Hey so I was searching for Gauss's proof of the Euler Totient function property and I found an answer but I had a problem understanding it:
Consider the cyclic group $C_n$. Then, for every $g\in C_n$, $o(g)$ divides $|C_n|=n$. Moreover, for any $d|n$, $\exists g\in C_n:o(g)=d$. Thereofore, if $A_k$ is the set of all the elements of $C_n$ with order $k$, $A_k \neq \emptyset \Longleftrightarrow k | n$. Therefore, $\{A_k : k | n\}$ is a partition of $C_n$. So: $$|C_n|= n = \displaystyle{\sum _{g \in C_n}} 1 = \displaystyle{\sum _{d|n} |A_d|} = \displaystyle{\sum _{d|n} \varphi(d)}$$ Since the number of elements of order $d$ in $C_n$ is $\varphi(d)$.
What I didn't understand was why the number of elements with an order d in cyclic group, of an order $n$, is $\phi(d)$. Also, I couldn't undertand why he could write this:
$\displaystyle{\sum _{g \in C_n}} 1 = \displaystyle{\sum _{d|n} |A_d|}$
Please help! I've been trying to undertand the proof for a day now...

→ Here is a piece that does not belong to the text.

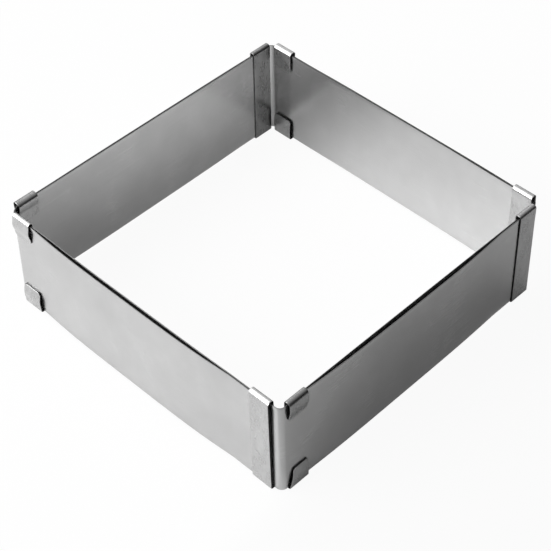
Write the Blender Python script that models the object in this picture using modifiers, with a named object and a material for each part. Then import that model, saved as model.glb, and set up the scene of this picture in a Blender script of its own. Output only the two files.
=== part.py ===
"""Adjustable square cake frame, pushed shut.

Four sheets, each bent to a right angle, overlap along the four walls. A folded clip is welded to
the free end of every leg and hooks over the top and bottom edges of the sheet that slides past it,
so the frame opens in width and in depth. Metres, +Z up. The origin is under the middle of the
frame, on the surface that it stands on.
"""

import math

import bmesh
import bpy
from mathutils import Vector

# The frame pushed shut, measured over the outer sheets
CLOSED_WIDTH = 0.160
CLOSED_DEPTH = 0.160

# The bent sheets
SHEET_HEIGHT = 0.0495
SHEET_THICKNESS = 0.0004
RUNNING_GAP = 0.0003
BEND_RADIUS = 0.0035
SHUT_GAP = 0.0005

# The folded clips
CLIP_WIDTH = 0.0104
CLIP_THICKNESS = 0.0006
WELD_GAP = 0.00005
EDGE_GAP = 0.0001
FOLD_ROOM = 0.00065
FOLD_FLAT = 0.0006
EAR_LENGTH = 0.0100
EAR_GAP = 0.00025
EAR_CORNER_RADIUS = 0.0013

# How finely the curves are cut
BEND_SEGMENTS = 10
FOLD_SEGMENTS = 5
EAR_SEGMENTS = 4
CORNER_SEGMENTS = 4

# What follows from the sizes above
INSET = SHEET_THICKNESS + RUNNING_GAP
PAIR_THICKNESS = INSET + SHEET_THICKNESS
FOLD_INSIDE = WELD_GAP + PAIR_THICKNESS + FOLD_ROOM
FOLD_RADIUS = (FOLD_INSIDE - FOLD_FLAT) / 2
FOLD_RISE = EDGE_GAP + FOLD_RADIUS + CLIP_THICKNESS
MIDDLE_HEIGHT = FOLD_RISE + SHEET_HEIGHT / 2
OUTER_LEG_STOP = BEND_RADIUS + SHUT_GAP
INNER_LEG_STOP = INSET + BEND_RADIUS + SHUT_GAP

STEEL = (0.60, 0.60, 0.61)
CLIP_STEEL = (0.55, 0.55, 0.56)


def clear_scene():
    for obj in list(bpy.data.objects):
        bpy.data.objects.remove(obj, do_unlink=True)


def parts_collection(name):
    collection = bpy.data.collections.new(name)
    bpy.context.scene.collection.children.link(collection)
    return collection


def steel_material(name, colour, roughness):
    material = bpy.data.materials.new(name)
    material.use_nodes = True
    shader = material.node_tree.nodes["Principled BSDF"]
    shader.inputs["Base Color"].default_value = (*colour, 1.0)
    shader.inputs["Metallic"].default_value = 1.0
    shader.inputs["Roughness"].default_value = roughness
    return material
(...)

The proof is simply counting the number of elements of $C_n$ in two different ways.
We know there are $n$ elements of $C_n$, and we know that the sets $A_d=\{g \in C_n | o(g)=d\}$ partition $C_n$ i.e. each $g\in C_n$ is a member of one and only one $A_d$. And we know that $|A_d|=0$ unless $d$ is a factor of $n$. So
$\displaystyle \sum_{d|n}|A_d| = n$
To see why $|A_d| = \varphi(d)$, think of the elements of $C_n$ as being powers of a generator $a$, so $C_n=\{a, a^2, a^3, \dots, a^n\}$. If $e=\frac{n}{d}$ then $a^e$ will have order $d$ and each of the $d$ powers of $a^e$ in $\{a^{ke}| 1 \le k \le d \}$ will also have order $d$ unless $\gcd(k,d) > 1$. So
$|A_d| = |\{k|1\le k \le d, \gcd(k,d)=1\}| = \varphi(d)$